Il rejette en revanche les accusations de viols, parlant de « partenaires consentantes » - ce que contestent les avocats des parties civiles, qui estiment que les victimes présumées n'avaient d'autre choix que de céder ou de se faire tuer.

Les juges ont également retenu, en plus des crimes identifiés, des incriminations ouvertes de « meurtre ou viol d'un nombre indéterminé de personnes en des lieux indéterminés à des dates indéterminées entre le 6 avril et le 2 juillet 1994 ». Me Vanderbeck a critiqué ce choix qui a provoqué, selon lui, des « dérives » lors des précédents « procès Rwanda » en autorisant la constitution de nombreuses parties civiles très éloignées, voire étrangères à la cause.

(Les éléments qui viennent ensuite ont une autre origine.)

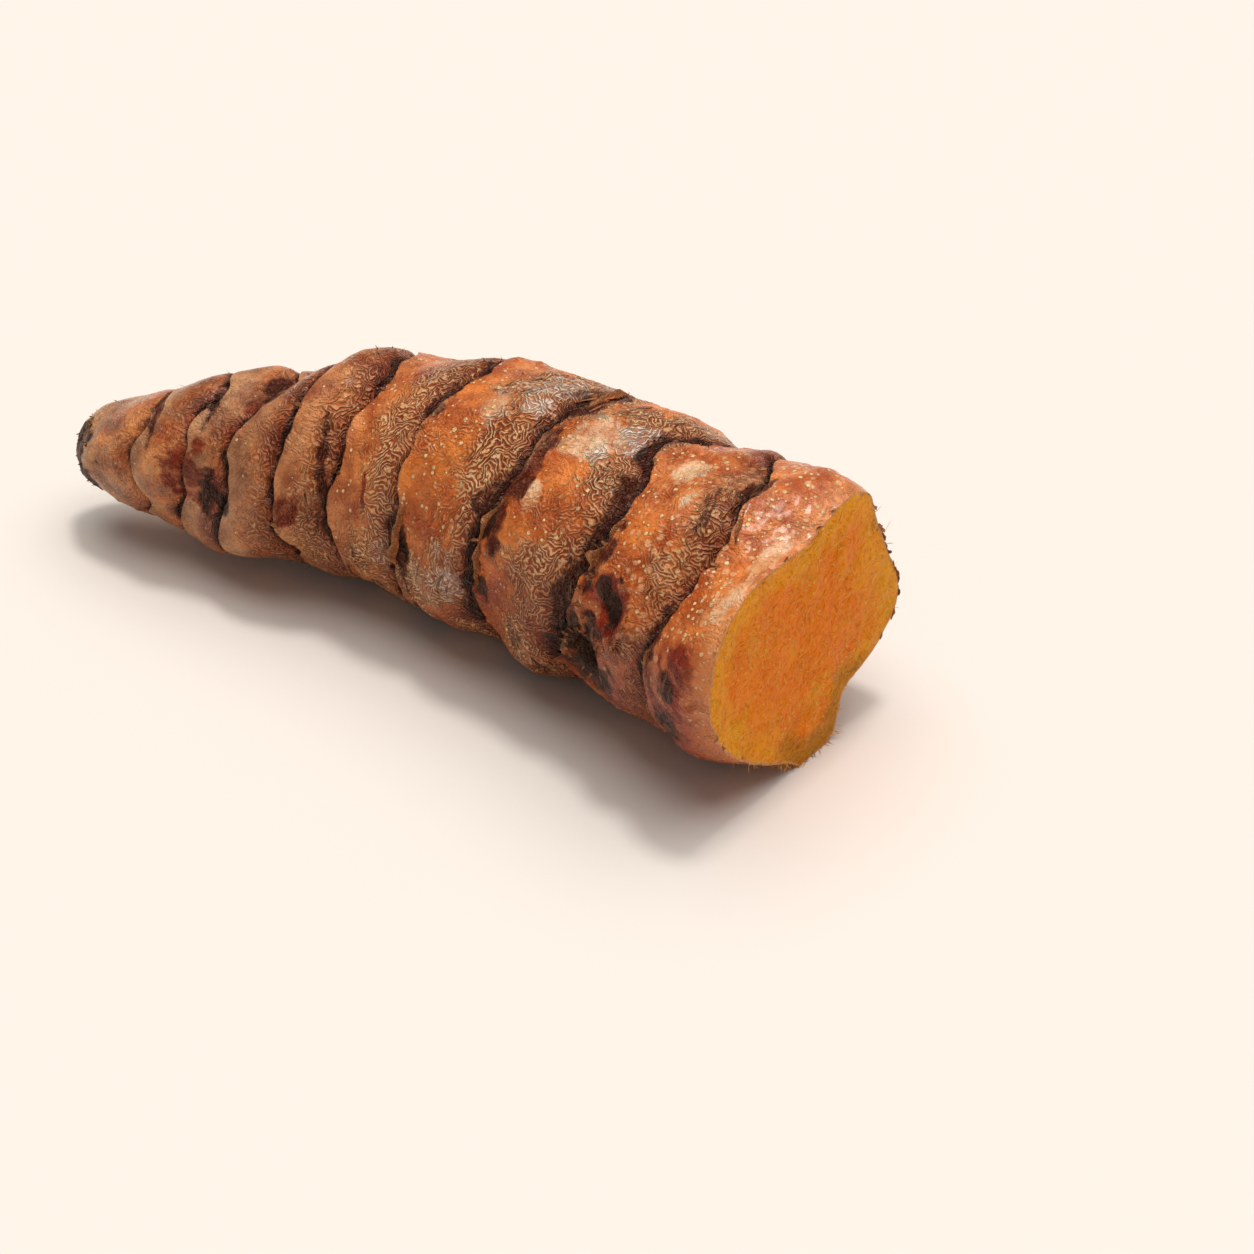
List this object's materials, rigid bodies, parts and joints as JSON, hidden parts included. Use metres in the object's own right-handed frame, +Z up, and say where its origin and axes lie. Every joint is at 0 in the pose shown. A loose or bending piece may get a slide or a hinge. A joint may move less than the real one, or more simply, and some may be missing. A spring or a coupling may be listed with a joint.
{
  "type": "turmeric root",
  "caption": "Fresh turmeric root, half of one ringed tapering rhizome with a flat cut end, lying on its side.",
  "frame": {"origin": "on the surface the root lies on, below the middle of its box", "axes": "+X along the root from the growing end to the cut end, +Z up, -Y the side with the bud scar"},
  "size_m": [0.0722, 0.0316, 0.0234],
  "materials": {
    "turmeric_skin": "thin brown skin, papery and wrinkled in bands, smooth and orange between"
  },
  "bodies": {
    "root": {"rhizome": "turmeric_skin"}
  },
  "joints": []
}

Onze victimes présumées se sont à ce jour constituées parties civiles. Elles s'étaient de leur côté déclarées très déçues de la décision des juges de ne pas retenir l'inculpation de génocide. « Les victimes ne comprennent pas, avait expliqué Me Philippe Lardinois, un de leurs avocats. Nkezabera est un génocidaire et sans doute le plus gros poisson qu'aura jugé jusqu'à présent la Belgique. Il n'est pas facile de comprendre cette décision basée sur des considérations de technique juridique, d'ailleurs discutables. »

Selon les parties civiles, d'accord cette fois avec le parquet fédéral, la Belgique aurait pu se fonder sur le droit international, et notamment sur la Convention pour la répression du crime de génocide (1948) ratifiée en 1951 par le royaume. Les victimes, lors des trois précédents procès, avaient en effet critiqué le parquet pour n'avoir pas utilisé ce chef d'accusation - alors inopportun, selon celui-ci.

Lors de ces procès, en 2001, 2003 et 2007, la Belgique a condamné sept personnes à de lourdes peines. Deux d'entre elles, Maria Kizito, religieuse condamnée en 2001 à 12 ans de prison, et Vincent Ntezimana, universitaire condamné à 12 ans de prison lors du même procès, ont bénéficié d'une libération anticipée, respectivement en 2007 et 2006.

La Belgique est un des rares pays européens à avoir mené à bien des procès en rapport avec le génocide rwandais, en vertu d'une loi dite de « compétence universelle » datant de 1993, révisée en 2003. Le procès d'Ephrem Nkezabera devrait durer environ un mois.